▶ [REQUIRED TASK]:
Print the data that follows exactly.

***

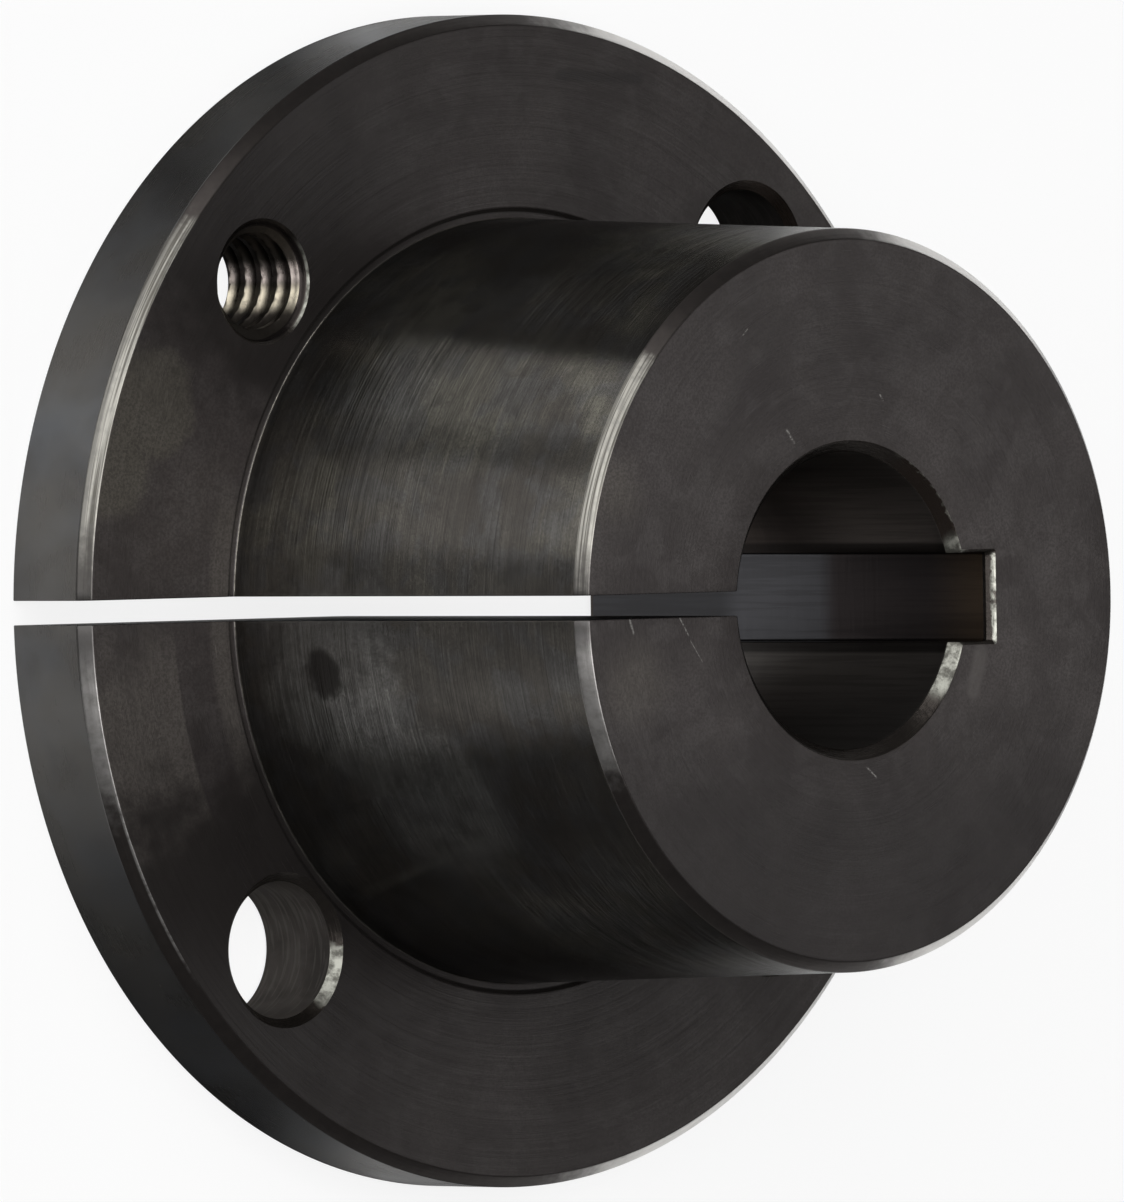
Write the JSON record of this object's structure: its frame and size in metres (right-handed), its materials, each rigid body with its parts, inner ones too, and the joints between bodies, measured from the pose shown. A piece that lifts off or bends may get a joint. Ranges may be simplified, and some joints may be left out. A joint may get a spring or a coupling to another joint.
{
  "type": "flanged split taper bushing",
  "caption": "Black steel bushing with a flange, a tapered split barrel, a keyed bore and plain and tapped flange holes.",
  "frame": {"origin": "centre of the bore on the flange's back face, which the part stands on", "axes": "+Z along the bore from the flange to the nose, +X towards the keyway, -X towards the slit"},
  "size_m": [0.0635, 0.0634, 0.0318],
  "materials": {
    "blackened_steel": "turned and black-oxidised, satin, with bare steel at the worn chamfers"
  },
  "bodies": {
    "root": {"bushing": "blackened_steel"}
  },
  "joints": []
}
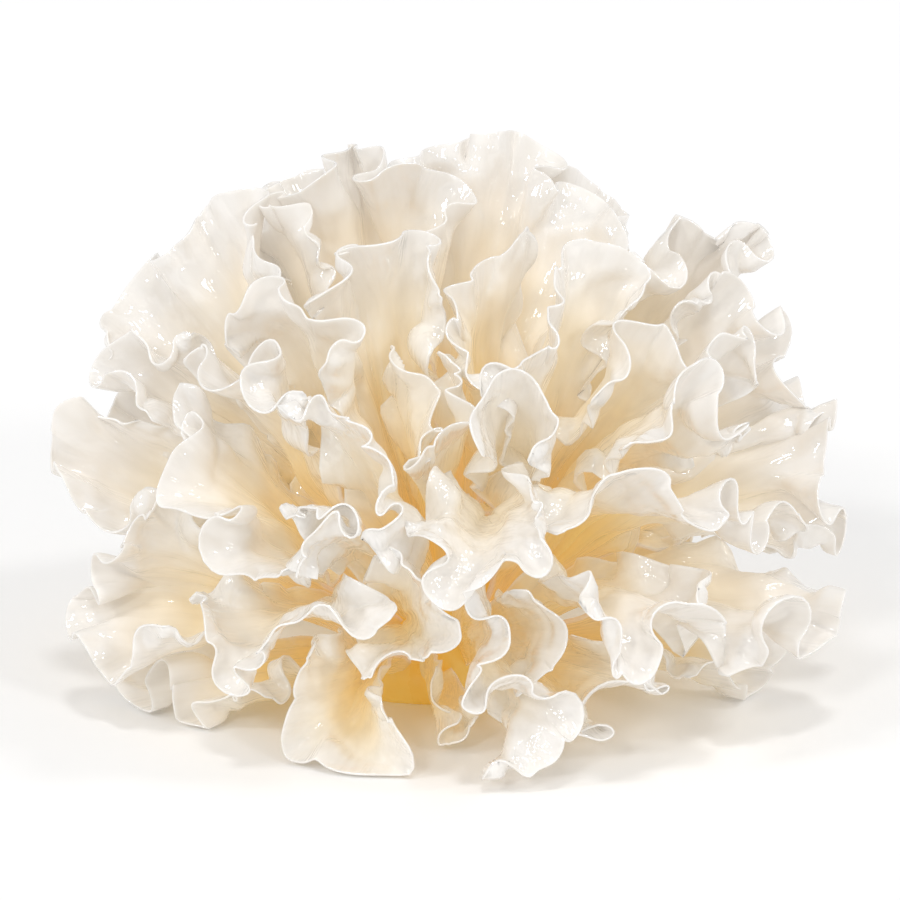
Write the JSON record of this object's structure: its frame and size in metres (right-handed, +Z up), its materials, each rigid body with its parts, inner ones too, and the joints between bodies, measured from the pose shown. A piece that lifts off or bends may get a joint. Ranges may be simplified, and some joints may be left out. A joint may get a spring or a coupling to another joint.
{
  "type": "snow fungus",
  "caption": "Fresh snow fungus: a rounded head of thin ruffled pale fronds forking from a small amber base, resting on the base's flat cut.",
  "frame": {"origin": "middle of the flat cut under the base, on the surface that the fungus stands on", "axes": "+Z up out of the cut, +X towards the right of the pictured side, -Y towards the picture's viewer"},
  "size_m": [0.1494, 0.1305, 0.099],
  "materials": {
    "frond_flesh": "wet, soft, half-clear jelly, near white at the rims and cream to amber towards the middle",
    "base_flesh": "damp amber jelly, firmer and rougher than the fronds"
  },
  "bodies": {
    "root": {"base": "base_flesh", "frond_upper_left": "frond_flesh", "frond_top_left": "frond_flesh", "frond_top_middle": "frond_flesh", "frond_top_right": "frond_flesh", "frond_right_shoulder": "frond_flesh", "frond_right_horn": "frond_flesh", "frond_lower_right": "frond_flesh", "frond_far_left": "frond_flesh", "frond_left_curl": "frond_flesh", "frond_lower_left": "frond_flesh", "frond_left_foot": "frond_flesh", "frond_crumpled_cap": "frond_flesh", "frond_left_middle": "frond_flesh", "frond_left_sheet": "frond_flesh", "frond_left_ring": "frond_flesh", "frond_inner_ribbon": "frond_flesh", "frond_middle_ridge": "frond_flesh", "frond_sweeping": "frond_flesh", "frond_right_middle": "frond_flesh", "frond_right_ribbon": "frond_flesh", "frond_right_crumpled": "frond_flesh", "frond_ear": "frond_flesh", "frond_ring_curl": "frond_flesh", "frond_trumpet": "frond_flesh", "frond_c_curl": "frond_flesh", "frond_front_left": "frond_flesh", "frond_bowl": "frond_flesh", "frond_foot": "frond_flesh", "frond_low_amber": "frond_flesh", "frond_front_ribbon": "frond_flesh", "frond_scalloped": "frond_flesh", "frond_low_middle": "frond_flesh", "frond_front_right": "frond_flesh", "frond_low_right": "frond_flesh", "frond_back_top_left": "frond_flesh", "frond_back_top_right": "frond_flesh", "frond_back_middle_left": "frond_flesh", "frond_back_middle": "frond_flesh", "frond_back_middle_right": "frond_flesh", "frond_back_low_left": "frond_flesh", "frond_back_lower_left": "frond_flesh", "frond_back_lower_middle": "frond_flesh", "frond_back_lower_right": "frond_flesh", "frond_back_low_right": "frond_flesh"}
  },
  "joints": []
}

***

▶ [RESPONSE FOR THIS EXERCISE]:
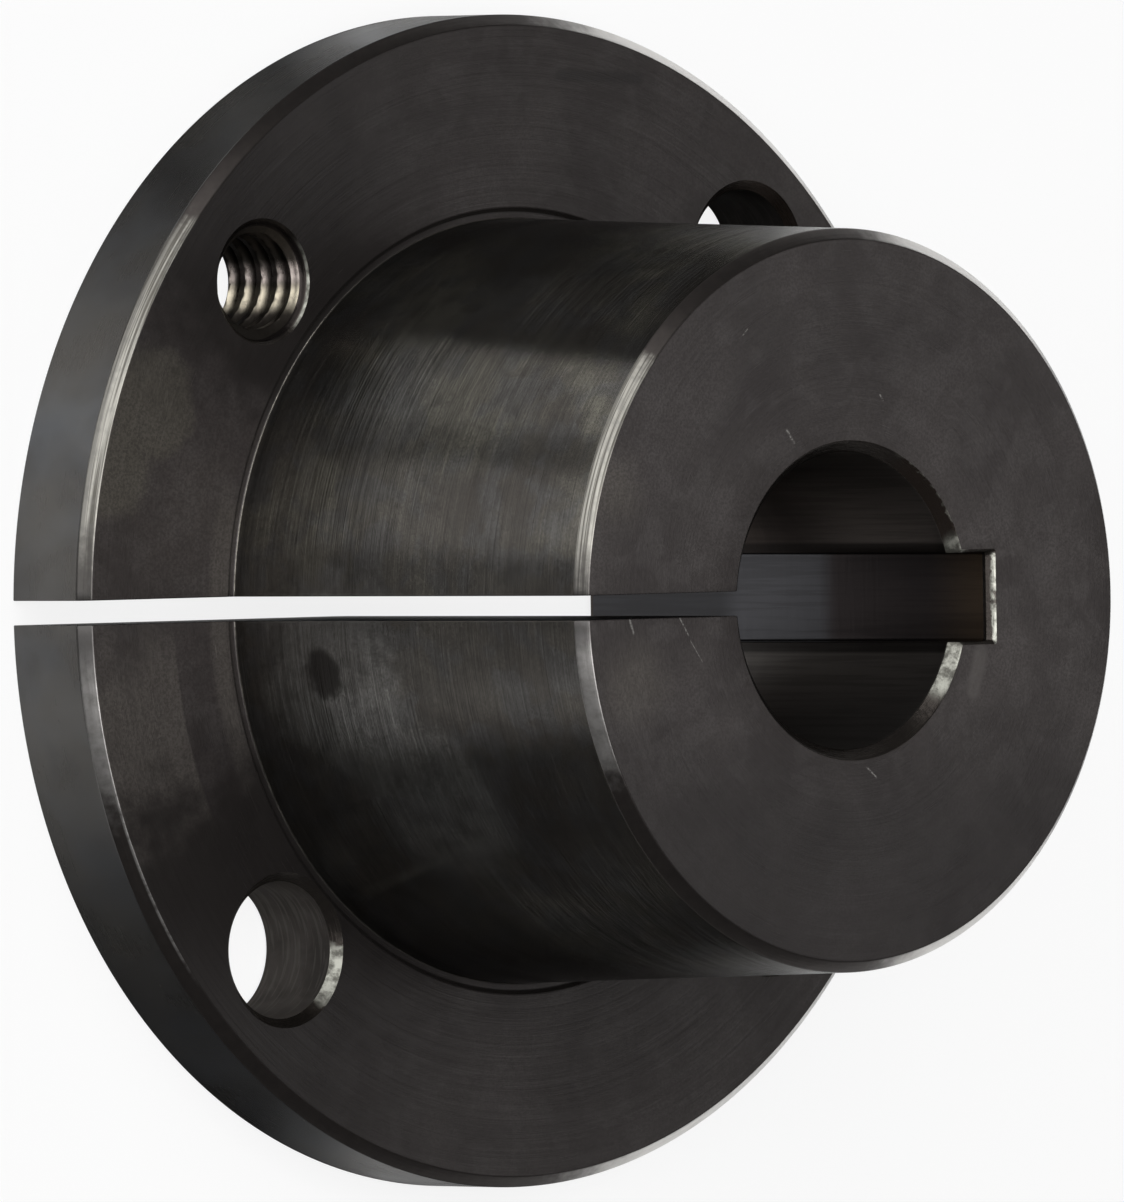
Write the JSON record of this object's structure: its frame and size in metres (right-handed), its materials, each rigid body with its parts, inner ones too, and the joints between bodies, measured from the pose shown. A piece that lifts off or bends may get a joint. Ranges may be simplified, and some joints may be left out. A joint may get a spring or a coupling to another joint.
{
  "type": "flanged split taper bushing",
  "caption": "Black steel bushing with a flange, a tapered split barrel, a keyed bore and plain and tapped flange holes.",
  "frame": {"origin": "centre of the bore on the flange's back face, which the part stands on", "axes": "+Z along the bore from the flange to the nose, +X towards the keyway, -X towards the slit"},
  "size_m": [0.0635, 0.0634, 0.0318],
  "materials": {
    "blackened_steel": "turned and black-oxidised, satin, with bare steel at the worn chamfers"
  },
  "bodies": {
    "root": {"bushing": "blackened_steel"}
  },
  "joints": []
}
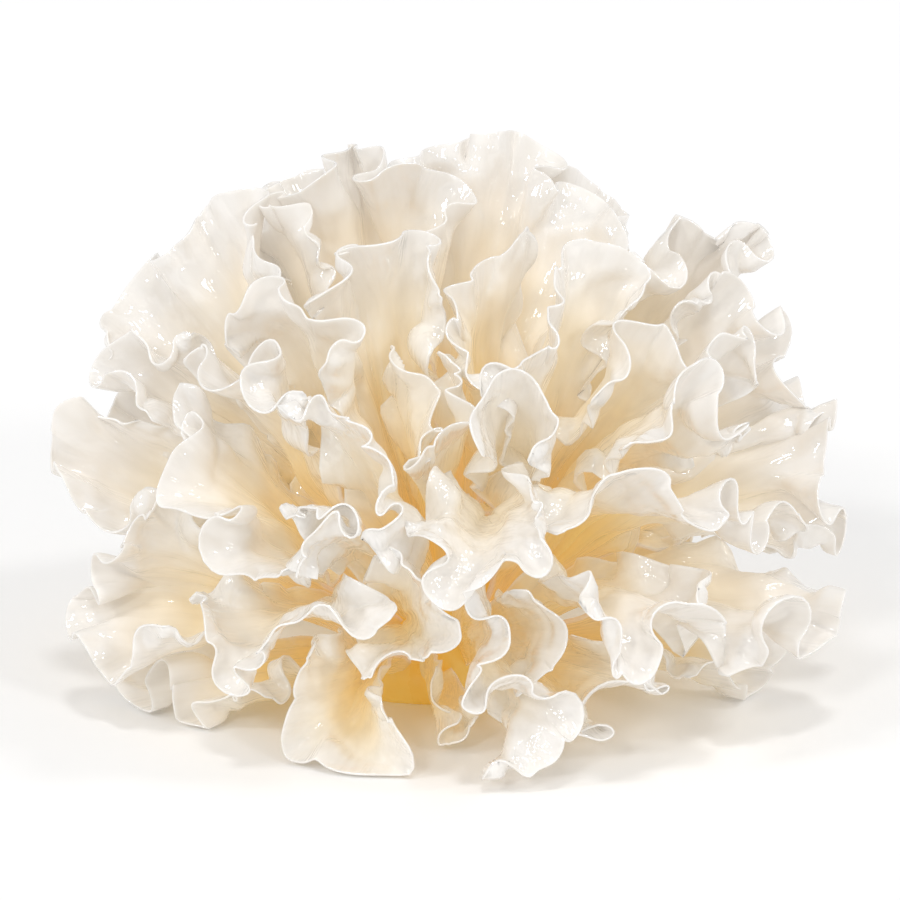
Write the JSON record of this object's structure: its frame and size in metres (right-handed, +Z up), its materials, each rigid body with its parts, inner ones too, and the joints between bodies, measured from the pose shown. A piece that lifts off or bends may get a joint. Ranges may be simplified, and some joints may be left out. A joint may get a spring or a coupling to another joint.
{
  "type": "snow fungus",
  "caption": "Fresh snow fungus: a rounded head of thin ruffled pale fronds forking from a small amber base, resting on the base's flat cut.",
  "frame": {"origin": "middle of the flat cut under the base, on the surface that the fungus stands on", "axes": "+Z up out of the cut, +X towards the right of the pictured side, -Y towards the picture's viewer"},
  "size_m": [0.1494, 0.1305, 0.099],
  "materials": {
    "frond_flesh": "wet, soft, half-clear jelly, near white at the rims and cream to amber towards the middle",
    "base_flesh": "damp amber jelly, firmer and rougher than the fronds"
  },
  "bodies": {
    "root": {"base": "base_flesh", "frond_upper_left": "frond_flesh", "frond_top_left": "frond_flesh", "frond_top_middle": "frond_flesh", "frond_top_right": "frond_flesh", "frond_right_shoulder": "frond_flesh", "frond_right_horn": "frond_flesh", "frond_lower_right": "frond_flesh", "frond_far_left": "frond_flesh", "frond_left_curl": "frond_flesh", "frond_lower_left": "frond_flesh", "frond_left_foot": "frond_flesh", "frond_crumpled_cap": "frond_flesh", "frond_left_middle": "frond_flesh", "frond_left_sheet": "frond_flesh", "frond_left_ring": "frond_flesh", "frond_inner_ribbon": "frond_flesh", "frond_middle_ridge": "frond_flesh", "frond_sweeping": "frond_flesh", "frond_right_middle": "frond_flesh", "frond_right_ribbon": "frond_flesh", "frond_right_crumpled": "frond_flesh", "frond_ear": "frond_flesh", "frond_ring_curl": "frond_flesh", "frond_trumpet": "frond_flesh", "frond_c_curl": "frond_flesh", "frond_front_left": "frond_flesh", "frond_bowl": "frond_flesh", "frond_foot": "frond_flesh", "frond_low_amber": "frond_flesh", "frond_front_ribbon": "frond_flesh", "frond_scalloped": "frond_flesh", "frond_low_middle": "frond_flesh", "frond_front_right": "frond_flesh", "frond_low_right": "frond_flesh", "frond_back_top_left": "frond_flesh", "frond_back_top_right": "frond_flesh", "frond_back_middle_left": "frond_flesh", "frond_back_middle": "frond_flesh", "frond_back_middle_right": "frond_flesh", "frond_back_low_left": "frond_flesh", "frond_back_lower_left": "frond_flesh", "frond_back_lower_middle": "frond_flesh", "frond_back_lower_right": "frond_flesh", "frond_back_low_right": "frond_flesh"}
  },
  "joints": []
}